◆ Records to process:

*****

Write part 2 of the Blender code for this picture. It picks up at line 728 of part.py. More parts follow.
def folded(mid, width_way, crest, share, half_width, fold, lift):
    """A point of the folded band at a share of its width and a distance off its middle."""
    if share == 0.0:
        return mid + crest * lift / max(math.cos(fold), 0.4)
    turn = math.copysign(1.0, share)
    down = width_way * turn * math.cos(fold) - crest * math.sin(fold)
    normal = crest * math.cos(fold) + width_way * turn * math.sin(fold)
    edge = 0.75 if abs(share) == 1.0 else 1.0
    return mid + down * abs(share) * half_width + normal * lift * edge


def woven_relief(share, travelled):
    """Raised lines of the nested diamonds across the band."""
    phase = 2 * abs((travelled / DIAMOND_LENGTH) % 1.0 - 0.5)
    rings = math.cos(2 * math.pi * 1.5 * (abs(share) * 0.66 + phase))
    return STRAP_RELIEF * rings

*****

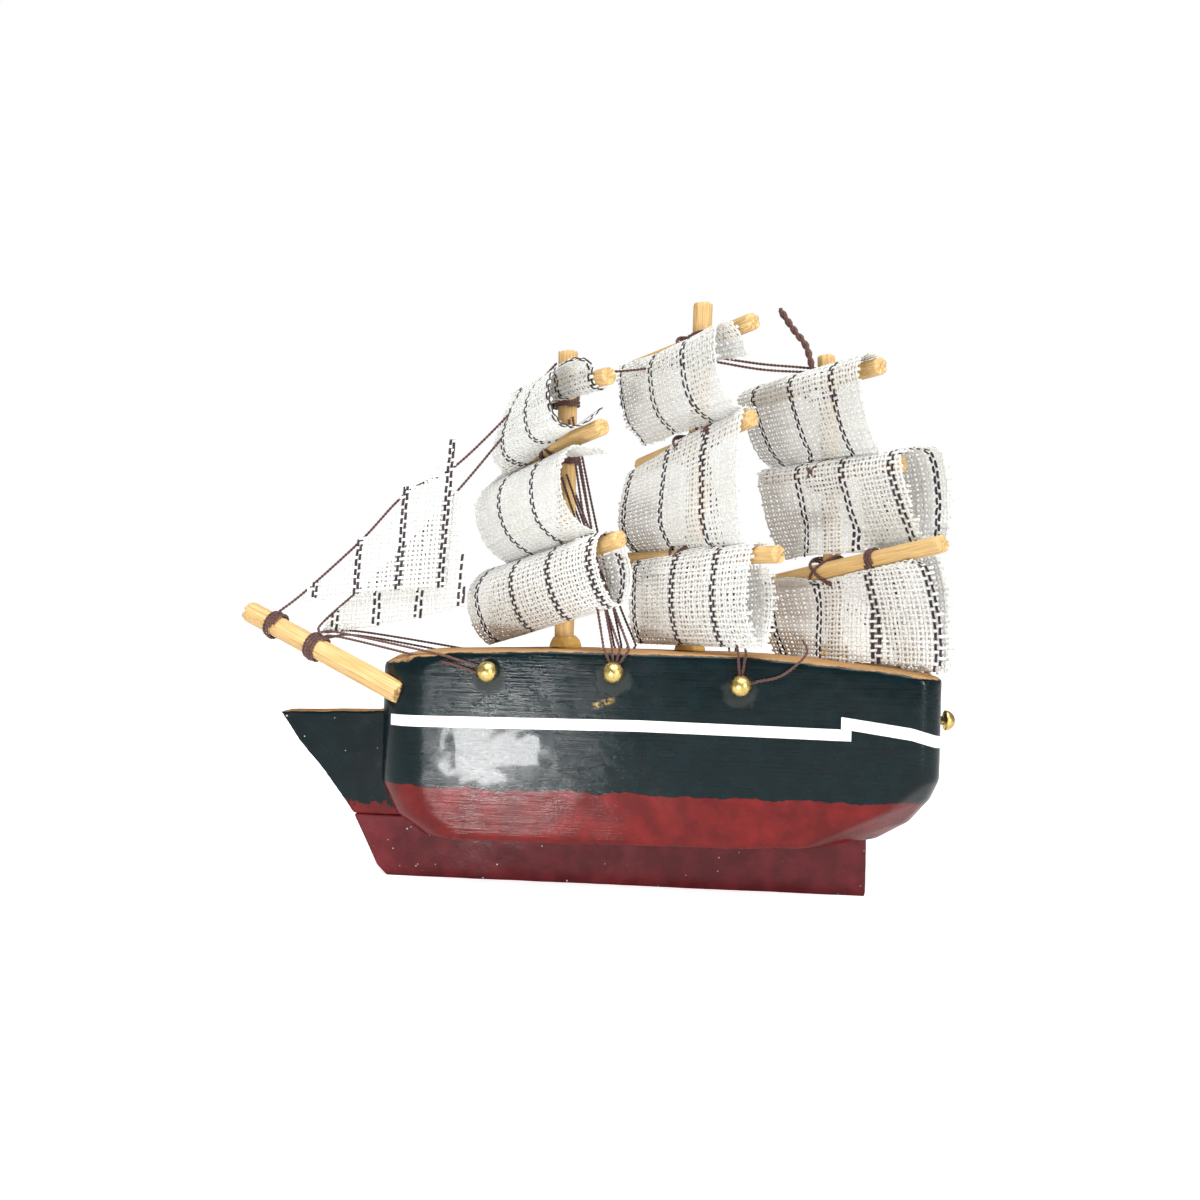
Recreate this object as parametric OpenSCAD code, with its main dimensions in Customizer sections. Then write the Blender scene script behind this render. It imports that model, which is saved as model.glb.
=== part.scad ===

*****

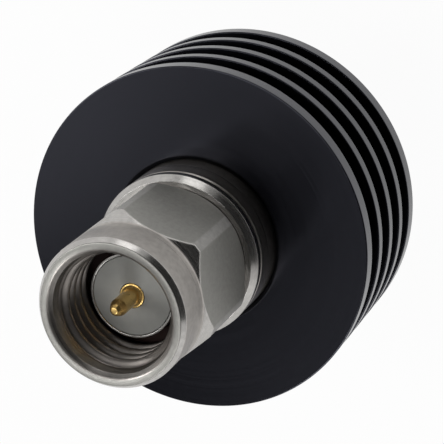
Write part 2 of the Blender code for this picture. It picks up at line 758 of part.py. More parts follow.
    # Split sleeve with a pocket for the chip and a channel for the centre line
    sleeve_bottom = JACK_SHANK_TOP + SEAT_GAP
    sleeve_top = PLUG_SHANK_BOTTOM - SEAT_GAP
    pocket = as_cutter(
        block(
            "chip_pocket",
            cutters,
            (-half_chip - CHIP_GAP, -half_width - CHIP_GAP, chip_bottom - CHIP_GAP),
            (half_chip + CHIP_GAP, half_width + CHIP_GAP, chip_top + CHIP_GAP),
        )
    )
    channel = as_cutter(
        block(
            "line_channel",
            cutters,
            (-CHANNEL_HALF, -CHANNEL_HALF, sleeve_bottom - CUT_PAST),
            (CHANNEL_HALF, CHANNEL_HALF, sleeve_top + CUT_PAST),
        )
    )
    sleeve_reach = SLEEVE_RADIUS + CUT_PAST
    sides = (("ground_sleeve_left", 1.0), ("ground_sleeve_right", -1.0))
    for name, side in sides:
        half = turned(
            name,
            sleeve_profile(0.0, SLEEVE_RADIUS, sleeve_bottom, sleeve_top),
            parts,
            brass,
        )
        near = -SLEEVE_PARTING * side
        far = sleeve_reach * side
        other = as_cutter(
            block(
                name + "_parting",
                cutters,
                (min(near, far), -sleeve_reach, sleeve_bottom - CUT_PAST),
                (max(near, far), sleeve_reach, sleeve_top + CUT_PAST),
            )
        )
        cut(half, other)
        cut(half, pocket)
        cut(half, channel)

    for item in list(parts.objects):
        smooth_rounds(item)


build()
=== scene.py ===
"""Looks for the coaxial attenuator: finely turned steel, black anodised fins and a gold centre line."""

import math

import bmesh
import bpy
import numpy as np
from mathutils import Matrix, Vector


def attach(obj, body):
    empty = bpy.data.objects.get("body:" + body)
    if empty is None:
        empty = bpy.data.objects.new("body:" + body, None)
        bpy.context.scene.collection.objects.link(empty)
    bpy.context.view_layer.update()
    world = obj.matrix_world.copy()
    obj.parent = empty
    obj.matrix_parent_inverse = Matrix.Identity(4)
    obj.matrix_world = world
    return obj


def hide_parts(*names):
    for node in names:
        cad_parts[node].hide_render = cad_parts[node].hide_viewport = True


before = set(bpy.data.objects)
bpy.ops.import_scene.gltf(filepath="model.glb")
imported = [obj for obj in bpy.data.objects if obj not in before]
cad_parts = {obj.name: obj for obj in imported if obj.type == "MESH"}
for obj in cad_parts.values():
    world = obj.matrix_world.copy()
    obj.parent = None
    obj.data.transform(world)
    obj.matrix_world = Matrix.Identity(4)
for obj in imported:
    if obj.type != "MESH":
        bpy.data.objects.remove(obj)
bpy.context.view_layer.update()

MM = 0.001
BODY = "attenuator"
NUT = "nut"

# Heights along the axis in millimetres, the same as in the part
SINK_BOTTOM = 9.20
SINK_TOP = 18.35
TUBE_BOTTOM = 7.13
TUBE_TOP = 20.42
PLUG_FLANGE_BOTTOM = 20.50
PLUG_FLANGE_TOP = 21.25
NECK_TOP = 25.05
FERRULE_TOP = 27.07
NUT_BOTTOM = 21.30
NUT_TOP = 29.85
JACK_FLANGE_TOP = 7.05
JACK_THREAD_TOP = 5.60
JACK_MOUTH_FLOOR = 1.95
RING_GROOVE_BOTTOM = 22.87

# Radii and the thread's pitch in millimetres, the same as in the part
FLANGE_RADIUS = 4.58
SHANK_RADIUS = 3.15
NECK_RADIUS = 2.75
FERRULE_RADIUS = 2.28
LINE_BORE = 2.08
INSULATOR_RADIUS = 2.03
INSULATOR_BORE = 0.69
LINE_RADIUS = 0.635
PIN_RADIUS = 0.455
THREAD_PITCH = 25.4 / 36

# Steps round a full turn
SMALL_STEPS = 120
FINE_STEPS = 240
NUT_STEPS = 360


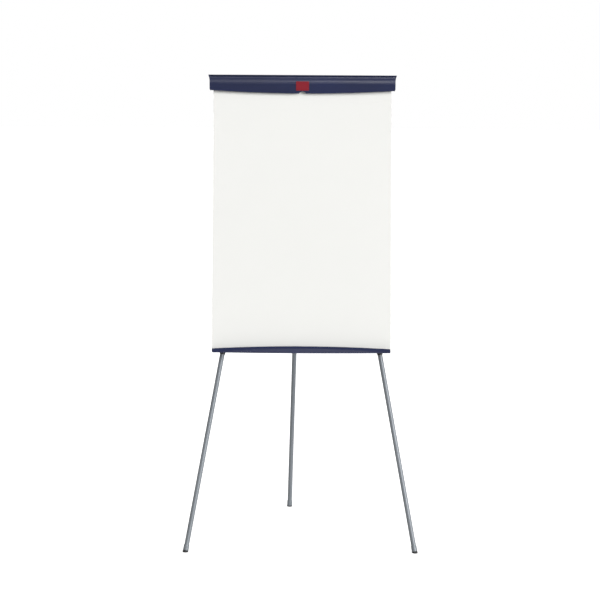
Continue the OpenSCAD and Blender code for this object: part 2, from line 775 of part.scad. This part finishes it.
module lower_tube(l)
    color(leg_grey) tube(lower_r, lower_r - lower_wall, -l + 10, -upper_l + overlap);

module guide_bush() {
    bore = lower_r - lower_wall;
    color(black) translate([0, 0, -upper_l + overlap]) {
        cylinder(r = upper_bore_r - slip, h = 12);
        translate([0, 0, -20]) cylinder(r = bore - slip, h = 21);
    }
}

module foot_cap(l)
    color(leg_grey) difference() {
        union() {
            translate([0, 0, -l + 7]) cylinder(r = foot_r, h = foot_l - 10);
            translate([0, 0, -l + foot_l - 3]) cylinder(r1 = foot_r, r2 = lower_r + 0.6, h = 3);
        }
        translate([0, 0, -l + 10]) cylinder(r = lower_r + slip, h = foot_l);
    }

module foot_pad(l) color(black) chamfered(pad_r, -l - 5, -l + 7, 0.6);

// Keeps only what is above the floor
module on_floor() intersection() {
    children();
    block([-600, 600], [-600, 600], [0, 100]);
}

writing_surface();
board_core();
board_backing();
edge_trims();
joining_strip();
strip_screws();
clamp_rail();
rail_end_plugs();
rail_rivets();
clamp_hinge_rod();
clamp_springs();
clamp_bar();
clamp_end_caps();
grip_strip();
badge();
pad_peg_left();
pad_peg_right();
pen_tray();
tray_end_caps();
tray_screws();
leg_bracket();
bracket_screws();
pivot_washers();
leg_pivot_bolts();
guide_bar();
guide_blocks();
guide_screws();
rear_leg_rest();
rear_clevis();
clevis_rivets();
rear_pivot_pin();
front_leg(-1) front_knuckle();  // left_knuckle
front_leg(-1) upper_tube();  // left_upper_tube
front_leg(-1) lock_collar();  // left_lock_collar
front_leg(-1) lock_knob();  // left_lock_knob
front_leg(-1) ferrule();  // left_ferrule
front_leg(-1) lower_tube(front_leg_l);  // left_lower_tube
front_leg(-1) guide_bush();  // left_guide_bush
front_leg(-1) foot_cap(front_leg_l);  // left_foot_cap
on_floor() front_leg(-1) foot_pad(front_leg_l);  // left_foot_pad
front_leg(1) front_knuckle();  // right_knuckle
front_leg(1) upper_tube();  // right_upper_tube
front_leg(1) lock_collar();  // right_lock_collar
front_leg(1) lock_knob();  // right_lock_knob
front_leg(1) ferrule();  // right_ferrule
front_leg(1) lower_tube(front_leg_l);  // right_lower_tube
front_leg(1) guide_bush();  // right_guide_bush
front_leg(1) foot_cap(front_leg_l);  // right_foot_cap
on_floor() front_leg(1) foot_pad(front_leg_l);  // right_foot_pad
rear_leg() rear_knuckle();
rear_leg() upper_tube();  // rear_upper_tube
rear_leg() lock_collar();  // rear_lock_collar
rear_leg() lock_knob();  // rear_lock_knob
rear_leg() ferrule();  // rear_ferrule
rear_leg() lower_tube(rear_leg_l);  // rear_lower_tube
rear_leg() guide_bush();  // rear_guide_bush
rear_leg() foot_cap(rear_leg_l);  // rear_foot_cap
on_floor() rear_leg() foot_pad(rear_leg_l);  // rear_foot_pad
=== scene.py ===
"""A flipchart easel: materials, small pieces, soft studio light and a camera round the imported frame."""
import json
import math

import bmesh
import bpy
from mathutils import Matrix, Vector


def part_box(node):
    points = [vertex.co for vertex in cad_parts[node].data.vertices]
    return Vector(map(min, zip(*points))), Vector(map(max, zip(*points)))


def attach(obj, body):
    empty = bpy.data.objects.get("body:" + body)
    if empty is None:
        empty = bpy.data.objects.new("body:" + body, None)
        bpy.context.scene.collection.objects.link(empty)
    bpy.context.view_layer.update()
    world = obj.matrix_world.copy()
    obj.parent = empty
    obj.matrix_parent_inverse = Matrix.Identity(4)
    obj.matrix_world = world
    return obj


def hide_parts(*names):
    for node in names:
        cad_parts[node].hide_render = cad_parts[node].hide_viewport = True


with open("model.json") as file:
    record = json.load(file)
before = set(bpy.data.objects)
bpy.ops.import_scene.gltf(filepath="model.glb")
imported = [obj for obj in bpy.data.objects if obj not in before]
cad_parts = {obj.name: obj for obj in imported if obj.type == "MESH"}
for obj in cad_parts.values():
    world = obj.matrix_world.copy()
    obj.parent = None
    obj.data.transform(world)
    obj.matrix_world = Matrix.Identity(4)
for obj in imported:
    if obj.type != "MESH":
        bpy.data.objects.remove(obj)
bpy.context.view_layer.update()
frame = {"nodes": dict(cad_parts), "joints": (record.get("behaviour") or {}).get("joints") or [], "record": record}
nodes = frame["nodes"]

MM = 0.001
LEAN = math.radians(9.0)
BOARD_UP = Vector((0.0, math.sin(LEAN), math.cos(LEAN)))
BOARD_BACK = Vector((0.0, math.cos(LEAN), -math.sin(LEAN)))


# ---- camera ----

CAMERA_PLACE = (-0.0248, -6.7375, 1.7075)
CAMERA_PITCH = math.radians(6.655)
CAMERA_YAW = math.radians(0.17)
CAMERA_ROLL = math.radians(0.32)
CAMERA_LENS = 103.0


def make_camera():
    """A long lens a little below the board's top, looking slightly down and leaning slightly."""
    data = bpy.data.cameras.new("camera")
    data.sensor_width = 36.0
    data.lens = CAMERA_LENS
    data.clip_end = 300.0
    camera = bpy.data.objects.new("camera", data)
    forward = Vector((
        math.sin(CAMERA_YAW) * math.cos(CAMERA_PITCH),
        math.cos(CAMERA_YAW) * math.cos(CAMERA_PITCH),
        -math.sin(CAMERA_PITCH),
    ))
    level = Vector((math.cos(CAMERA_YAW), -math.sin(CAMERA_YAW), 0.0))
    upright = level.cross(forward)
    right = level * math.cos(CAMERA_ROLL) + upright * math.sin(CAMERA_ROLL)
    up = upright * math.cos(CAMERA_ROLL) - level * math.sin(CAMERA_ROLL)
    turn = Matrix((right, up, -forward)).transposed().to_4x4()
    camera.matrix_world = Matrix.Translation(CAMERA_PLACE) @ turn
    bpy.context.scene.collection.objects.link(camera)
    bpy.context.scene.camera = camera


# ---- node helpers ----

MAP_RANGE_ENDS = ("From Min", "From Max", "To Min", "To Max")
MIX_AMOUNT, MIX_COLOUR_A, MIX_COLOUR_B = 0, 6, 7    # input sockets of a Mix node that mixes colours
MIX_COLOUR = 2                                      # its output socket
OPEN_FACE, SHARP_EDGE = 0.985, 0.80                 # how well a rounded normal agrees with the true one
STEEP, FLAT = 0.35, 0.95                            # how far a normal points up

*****

◆ Task details:
Taking the records above, retype every line from the one with "cut(half, pocket)" down to the one with "RING_GROOVE_BOTTOM = 22.87", exactly and with nothing else.

◆ Exercise solution:
        cut(half, pocket)
        cut(half, channel)

    for item in list(parts.objects):
        smooth_rounds(item)


build()
=== scene.py ===
"""Looks for the coaxial attenuator: finely turned steel, black anodised fins and a gold centre line."""

import math

import bmesh
import bpy
import numpy as np
from mathutils import Matrix, Vector


def attach(obj, body):
    empty = bpy.data.objects.get("body:" + body)
    if empty is None:
        empty = bpy.data.objects.new("body:" + body, None)
        bpy.context.scene.collection.objects.link(empty)
    bpy.context.view_layer.update()
    world = obj.matrix_world.copy()
    obj.parent = empty
    obj.matrix_parent_inverse = Matrix.Identity(4)
    obj.matrix_world = world
    return obj


def hide_parts(*names):
    for node in names:
        cad_parts[node].hide_render = cad_parts[node].hide_viewport = True


before = set(bpy.data.objects)
bpy.ops.import_scene.gltf(filepath="model.glb")
imported = [obj for obj in bpy.data.objects if obj not in before]
cad_parts = {obj.name: obj for obj in imported if obj.type == "MESH"}
for obj in cad_parts.values():
    world = obj.matrix_world.copy()
    obj.parent = None
    obj.data.transform(world)
    obj.matrix_world = Matrix.Identity(4)
for obj in imported:
    if obj.type != "MESH":
        bpy.data.objects.remove(obj)
bpy.context.view_layer.update()

MM = 0.001
BODY = "attenuator"
NUT = "nut"

# Heights along the axis in millimetres, the same as in the part
SINK_BOTTOM = 9.20
SINK_TOP = 18.35
TUBE_BOTTOM = 7.13
TUBE_TOP = 20.42
PLUG_FLANGE_BOTTOM = 20.50
PLUG_FLANGE_TOP = 21.25
NECK_TOP = 25.05
FERRULE_TOP = 27.07
NUT_BOTTOM = 21.30
NUT_TOP = 29.85
JACK_FLANGE_TOP = 7.05
JACK_THREAD_TOP = 5.60
JACK_MOUTH_FLOOR = 1.95
RING_GROOVE_BOTTOM = 22.87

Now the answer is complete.